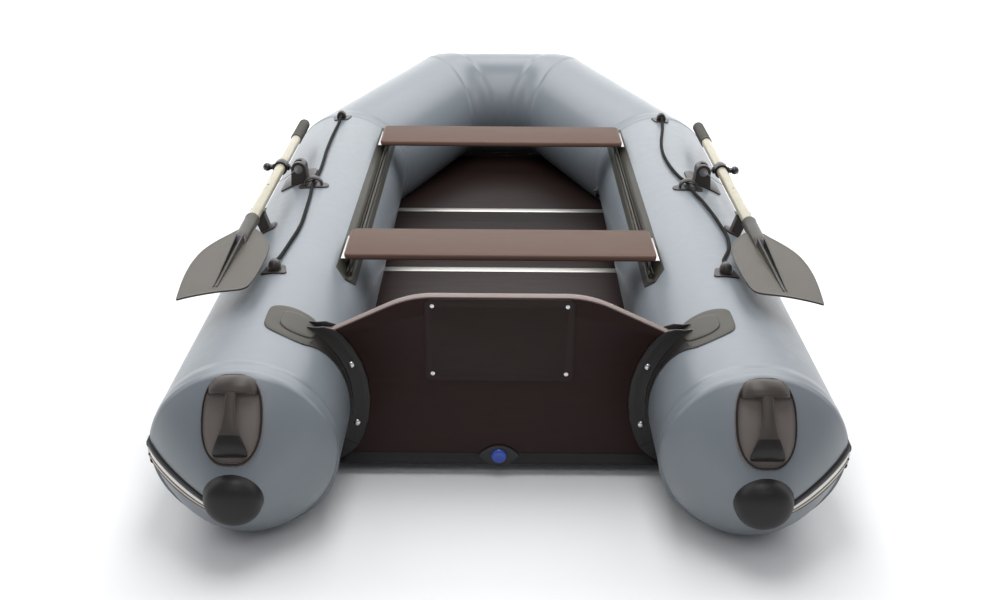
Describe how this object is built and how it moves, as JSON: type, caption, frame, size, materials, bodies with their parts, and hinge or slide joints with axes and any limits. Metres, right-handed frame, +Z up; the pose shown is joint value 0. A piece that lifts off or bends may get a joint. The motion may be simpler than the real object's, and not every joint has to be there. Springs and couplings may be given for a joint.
{
  "type": "inflatable dinghy",
  "caption": "Inflatable dinghy with pointed tail cones, plywood transom and floor, sliding bench seats, and oars stowed along the tubes.",
  "frame": {"origin": "centre of the bounding box at ground level, under the tubes", "axes": "+X starboard, +Y towards the bow, +Z up"},
  "size_m": [1.4946, 3.2214, 0.468],
  "materials": {
    "hull_fabric": "satin coated fabric",
    "black_rubber": "satin",
    "grey_rubber": "matt",
    "olive_rubber": "matt",
    "strake": "satin, with pale stripes",
    "bottom_fabric": "matt coated fabric",
    "inner_fabric": "matt coated fabric",
    "dark_plywood": "satin film faced",
    "seat_plywood": "satin film faced",
    "aluminium": "satin",
    "steel": "polished",
    "dark_plastic": "satin",
    "blue_plastic": "gloss",
    "cream_tube": "painted, satin",
    "blade_plastic": "satin",
    "grip": "matt",
    "rope": "braided"
  },
  "bodies": {
    "hull": {"port_side_tube": "hull_fabric", "starboard_side_tube": "hull_fabric", "port_tail_cone": "hull_fabric", "starboard_tail_cone": "hull_fabric", "port_bow_tube": "hull_fabric", "starboard_bow_tube": "hull_fabric", "bow_tube": "hull_fabric", "chamber_baffles": "inner_fabric", "tail_caps": "black_rubber", "port_tail_handle": "black_rubber", "starboard_tail_handle": "black_rubber", "bow_handle": "black_rubber", "rub_strake": "strake", "bottom_skin": "bottom_fabric", "keel_tube": "inner_fabric", "aft_floorboard": "dark_plywood", "middle_aft_floorboard": "dark_plywood", "middle_forward_floorboard": "dark_plywood", "bow_floorboard": "dark_plywood", "floor_joint_bars": "aluminium", "floor_stringers": "aluminium", "transom_board": "dark_plywood", "transom_flap": "black_rubber", "motor_plates": "dark_plywood", "transom_holders": "olive_rubber", "transom_fasteners": "steel", "drain_flange": "dark_plastic", "seat_rails": "olive_rubber", "oarlock_bases": "grey_rubber", "oar_clips": "grey_rubber", "port_grab_rope": "rope", "starboard_grab_rope": "rope", "rope_holders": "grey_rubber", "valve_bodies": "dark_plastic", "tow_patch": "olive_rubber"},
    "aft_seat_assembly": {"aft_seat": "seat_plywood", "aft_seat_runners": "aluminium"},
    "forward_seat_assembly": {"forward_seat": "seat_plywood", "forward_seat_runners": "aluminium"},
    "drain_stopper": {"drain_plug": "blue_plastic"},
    "port_valve_lid": {"port_valve_cap": "dark_plastic"},
    "starboard_valve_lid": {"starboard_valve_cap": "dark_plastic"},
    "bow_valve_lid": {"bow_valve_cap": "dark_plastic"},
    "tow_loop": {"tow_ring": "steel"},
    "port_oarlock": {"port_yoke": "steel", "port_ball_cap": "dark_plastic"},
    "port_oar": {"port_oar_collar": "dark_plastic", "port_upper_shaft": "cream_tube", "port_lower_shaft": "cream_tube", "port_grip": "grip", "port_blade": "blade_plastic"},
    "port_button": {"port_snap_button": "dark_plastic"},
    "starboard_oarlock": {"starboard_yoke": "steel", "starboard_ball_cap": "dark_plastic"},
    "starboard_oar": {"starboard_oar_collar": "dark_plastic", "starboard_upper_shaft": "cream_tube", "starboard_lower_shaft": "cream_tube", "starboard_grip": "grip", "starboard_blade": "blade_plastic"},
    "starboard_button": {"starboard_snap_button": "dark_plastic"}
  },
  "joints": [
    {"name": "aft_seat_slide", "type": "slide", "parent": "hull", "child": "aft_seat_assembly", "axis": [0, 1, 0], "range_m": [0, 0.4]},
    {"name": "forward_seat_slide", "type": "slide", "parent": "hull", "child": "forward_seat_assembly", "axis": [0, 1, 0], "range_m": [-0.4, 0.05]},
    {"name": "port_oarlock_turn", "type": "hinge", "parent": "hull", "child": "port_oarlock", "pos_m": [-0.6, -0.10875, 0.436], "axis": [0, 1, 0], "range_deg": [0, 90]},
    {"name": "port_oar_swing", "type": "hinge", "parent": "port_oarlock", "child": "port_oar", "pos_m": [-0.6, -0.10875, 0.436], "axis": [-1, 0, 0], "range_deg": [0, 5]},
    {"name": "port_button_press", "type": "slide", "parent": "port_oar", "child": "port_button", "axis": [1, 0, 0], "range_m": [0, 0.0035], "stiffness_N_per_m": 300},
    {"name": "starboard_oarlock_turn", "type": "hinge", "parent": "hull", "child": "starboard_oarlock", "pos_m": [0.6, -0.10875, 0.436], "axis": [0, -1, 0], "range_deg": [0, 90]},
    {"name": "starboard_oar_swing", "type": "hinge", "parent": "starboard_oarlock", "child": "starboard_oar", "pos_m": [0.6, -0.10875, 0.436], "axis": [-1, 0, 0], "range_deg": [0, 5]},
    {"name": "starboard_button_press", "type": "slide", "parent": "starboard_oar", "child": "starboard_button", "axis": [-1, 0, 0], "range_m": [0, 0.0035], "stiffness_N_per_m": 300},
    {"name": "drain_plug_pull", "type": "slide", "parent": "hull", "child": "drain_stopper", "axis": [0, -1, 0], "range_m": [0, 0.03]},
    {"name": "port_valve_cap_turn", "type": "hinge", "parent": "hull", "child": "port_valve_lid", "pos_m": [-0.34149, -0.87675, 0.17563], "axis": [0.9925, 0, -0.1219], "range_deg": [0, 90]},
    {"name": "starboard_valve_cap_turn", "type": "hinge", "parent": "hull", "child": "starboard_valve_lid", "pos_m": [0.34149, -0.87675, 0.17563], "axis": [-0.9925, 0, -0.1219], "range_deg": [0, 90]},
    {"name": "bow_valve_cap_turn", "type": "hinge", "parent": "hull", "child": "bow_valve_lid", "pos_m": [0.34979, 0.61325, 0.1382], "axis": [-0.9511, 0, -0.309], "range_deg": [0, 90]},
    {"name": "tow_ring_swing", "type": "hinge", "parent": "hull", "child": "tow_loop", "pos_m": [0, 1.57652, 0.15113], "axis": [1, 0, 0], "range_deg": [0, 70]}
  ]
}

» THE REQUEST:
Print the whole listing exactly as it is.

» EXERCISE RESULT:
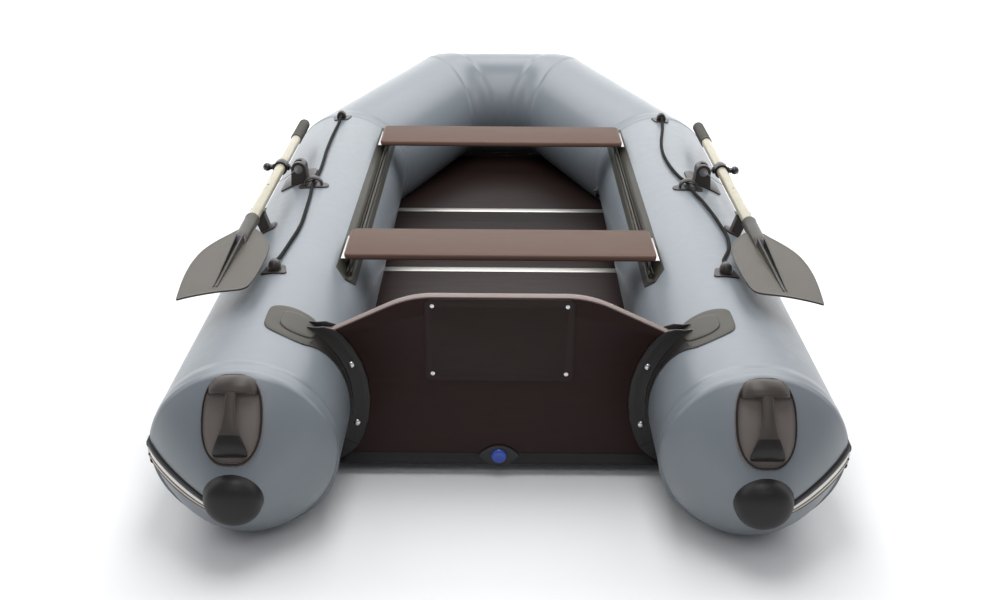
Describe how this object is built and how it moves, as JSON: type, caption, frame, size, materials, bodies with their parts, and hinge or slide joints with axes and any limits. Metres, right-handed frame, +Z up; the pose shown is joint value 0. A piece that lifts off or bends may get a joint. The motion may be simpler than the real object's, and not every joint has to be there. Springs and couplings may be given for a joint.
{
  "type": "inflatable dinghy",
  "caption": "Inflatable dinghy with pointed tail cones, plywood transom and floor, sliding bench seats, and oars stowed along the tubes.",
  "frame": {"origin": "centre of the bounding box at ground level, under the tubes", "axes": "+X starboard, +Y towards the bow, +Z up"},
  "size_m": [1.4946, 3.2214, 0.468],
  "materials": {
    "hull_fabric": "satin coated fabric",
    "black_rubber": "satin",
    "grey_rubber": "matt",
    "olive_rubber": "matt",
    "strake": "satin, with pale stripes",
    "bottom_fabric": "matt coated fabric",
    "inner_fabric": "matt coated fabric",
    "dark_plywood": "satin film faced",
    "seat_plywood": "satin film faced",
    "aluminium": "satin",
    "steel": "polished",
    "dark_plastic": "satin",
    "blue_plastic": "gloss",
    "cream_tube": "painted, satin",
    "blade_plastic": "satin",
    "grip": "matt",
    "rope": "braided"
  },
  "bodies": {
    "hull": {"port_side_tube": "hull_fabric", "starboard_side_tube": "hull_fabric", "port_tail_cone": "hull_fabric", "starboard_tail_cone": "hull_fabric", "port_bow_tube": "hull_fabric", "starboard_bow_tube": "hull_fabric", "bow_tube": "hull_fabric", "chamber_baffles": "inner_fabric", "tail_caps": "black_rubber", "port_tail_handle": "black_rubber", "starboard_tail_handle": "black_rubber", "bow_handle": "black_rubber", "rub_strake": "strake", "bottom_skin": "bottom_fabric", "keel_tube": "inner_fabric", "aft_floorboard": "dark_plywood", "middle_aft_floorboard": "dark_plywood", "middle_forward_floorboard": "dark_plywood", "bow_floorboard": "dark_plywood", "floor_joint_bars": "aluminium", "floor_stringers": "aluminium", "transom_board": "dark_plywood", "transom_flap": "black_rubber", "motor_plates": "dark_plywood", "transom_holders": "olive_rubber", "transom_fasteners": "steel", "drain_flange": "dark_plastic", "seat_rails": "olive_rubber", "oarlock_bases": "grey_rubber", "oar_clips": "grey_rubber", "port_grab_rope": "rope", "starboard_grab_rope": "rope", "rope_holders": "grey_rubber", "valve_bodies": "dark_plastic", "tow_patch": "olive_rubber"},
    "aft_seat_assembly": {"aft_seat": "seat_plywood", "aft_seat_runners": "aluminium"},
    "forward_seat_assembly": {"forward_seat": "seat_plywood", "forward_seat_runners": "aluminium"},
    "drain_stopper": {"drain_plug": "blue_plastic"},
    "port_valve_lid": {"port_valve_cap": "dark_plastic"},
    "starboard_valve_lid": {"starboard_valve_cap": "dark_plastic"},
    "bow_valve_lid": {"bow_valve_cap": "dark_plastic"},
    "tow_loop": {"tow_ring": "steel"},
    "port_oarlock": {"port_yoke": "steel", "port_ball_cap": "dark_plastic"},
    "port_oar": {"port_oar_collar": "dark_plastic", "port_upper_shaft": "cream_tube", "port_lower_shaft": "cream_tube", "port_grip": "grip", "port_blade": "blade_plastic"},
    "port_button": {"port_snap_button": "dark_plastic"},
    "starboard_oarlock": {"starboard_yoke": "steel", "starboard_ball_cap": "dark_plastic"},
    "starboard_oar": {"starboard_oar_collar": "dark_plastic", "starboard_upper_shaft": "cream_tube", "starboard_lower_shaft": "cream_tube", "starboard_grip": "grip", "starboard_blade": "blade_plastic"},
    "starboard_button": {"starboard_snap_button": "dark_plastic"}
  },
  "joints": [
    {"name": "aft_seat_slide", "type": "slide", "parent": "hull", "child": "aft_seat_assembly", "axis": [0, 1, 0], "range_m": [0, 0.4]},
    {"name": "forward_seat_slide", "type": "slide", "parent": "hull", "child": "forward_seat_assembly", "axis": [0, 1, 0], "range_m": [-0.4, 0.05]},
    {"name": "port_oarlock_turn", "type": "hinge", "parent": "hull", "child": "port_oarlock", "pos_m": [-0.6, -0.10875, 0.436], "axis": [0, 1, 0], "range_deg": [0, 90]},
    {"name": "port_oar_swing", "type": "hinge", "parent": "port_oarlock", "child": "port_oar", "pos_m": [-0.6, -0.10875, 0.436], "axis": [-1, 0, 0], "range_deg": [0, 5]},
    {"name": "port_button_press", "type": "slide", "parent": "port_oar", "child": "port_button", "axis": [1, 0, 0], "range_m": [0, 0.0035], "stiffness_N_per_m": 300},
    {"name": "starboard_oarlock_turn", "type": "hinge", "parent": "hull", "child": "starboard_oarlock", "pos_m": [0.6, -0.10875, 0.436], "axis": [0, -1, 0], "range_deg": [0, 90]},
    {"name": "starboard_oar_swing", "type": "hinge", "parent": "starboard_oarlock", "child": "starboard_oar", "pos_m": [0.6, -0.10875, 0.436], "axis": [-1, 0, 0], "range_deg": [0, 5]},
    {"name": "starboard_button_press", "type": "slide", "parent": "starboard_oar", "child": "starboard_button", "axis": [-1, 0, 0], "range_m": [0, 0.0035], "stiffness_N_per_m": 300},
    {"name": "drain_plug_pull", "type": "slide", "parent": "hull", "child": "drain_stopper", "axis": [0, -1, 0], "range_m": [0, 0.03]},
    {"name": "port_valve_cap_turn", "type": "hinge", "parent": "hull", "child": "port_valve_lid", "pos_m": [-0.34149, -0.87675, 0.17563], "axis": [0.9925, 0, -0.1219], "range_deg": [0, 90]},
    {"name": "starboard_valve_cap_turn", "type": "hinge", "parent": "hull", "child": "starboard_valve_lid", "pos_m": [0.34149, -0.87675, 0.17563], "axis": [-0.9925, 0, -0.1219], "range_deg": [0, 90]},
    {"name": "bow_valve_cap_turn", "type": "hinge", "parent": "hull", "child": "bow_valve_lid", "pos_m": [0.34979, 0.61325, 0.1382], "axis": [-0.9511, 0, -0.309], "range_deg": [0, 90]},
    {"name": "tow_ring_swing", "type": "hinge", "parent": "hull", "child": "tow_loop", "pos_m": [0, 1.57652, 0.15113], "axis": [1, 0, 0], "range_deg": [0, 70]}
  ]
}